Seminar “Nonpotential dynamical systems and neural network technologies”

The representation of the solution of a mathematical physics problem in the form of a series or integral is not always possible, and for nonlinear problems it is possible only in exceptional cases. Therefore, approximate methods are often used in applications that widely use modern computer technology. One of the most effective methods of approximate solution of a large class of problems for differential equations is the finite difference method (or the grid method). Its idea is as follows. The domain of continuous variation of the arguments of the desired function is replaced by a discrete set of points (nodes), called a grid; instead of functions of a continuous argument, discrete argument functions defined in the nodes of the grid and called grid functions are considered. The derivatives included in the DE are replaced by difference relations, and the DE is replaced by a system of algebraic equations. The initial and boundary conditions are also replaced by the corresponding conditions for the grid function. As a result, a difference scheme is constructed — a finite system of algebraic equations, put in accordance with this problem, containing a differential equation and additional conditions.
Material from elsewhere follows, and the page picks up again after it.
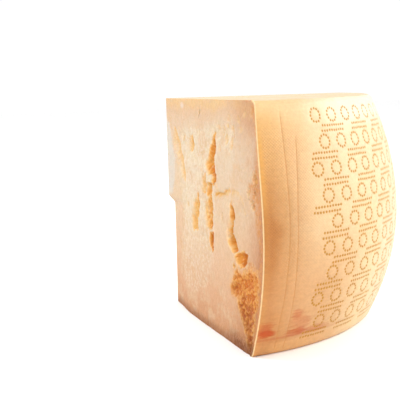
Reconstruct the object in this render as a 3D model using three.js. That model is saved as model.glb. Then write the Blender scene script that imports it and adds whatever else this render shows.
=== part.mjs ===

The solution of the difference scheme is called an approximate (or grid) solution of the differential problem. At the same time, it is natural to demand that the constructed difference scheme be uniquely solvable and the corresponding grid solution, with the fineness of the grid tending to zero, indefinitely approaches the solution of the problem for the DE. Here such important concepts as convergence, approximation and stability of the difference scheme arise.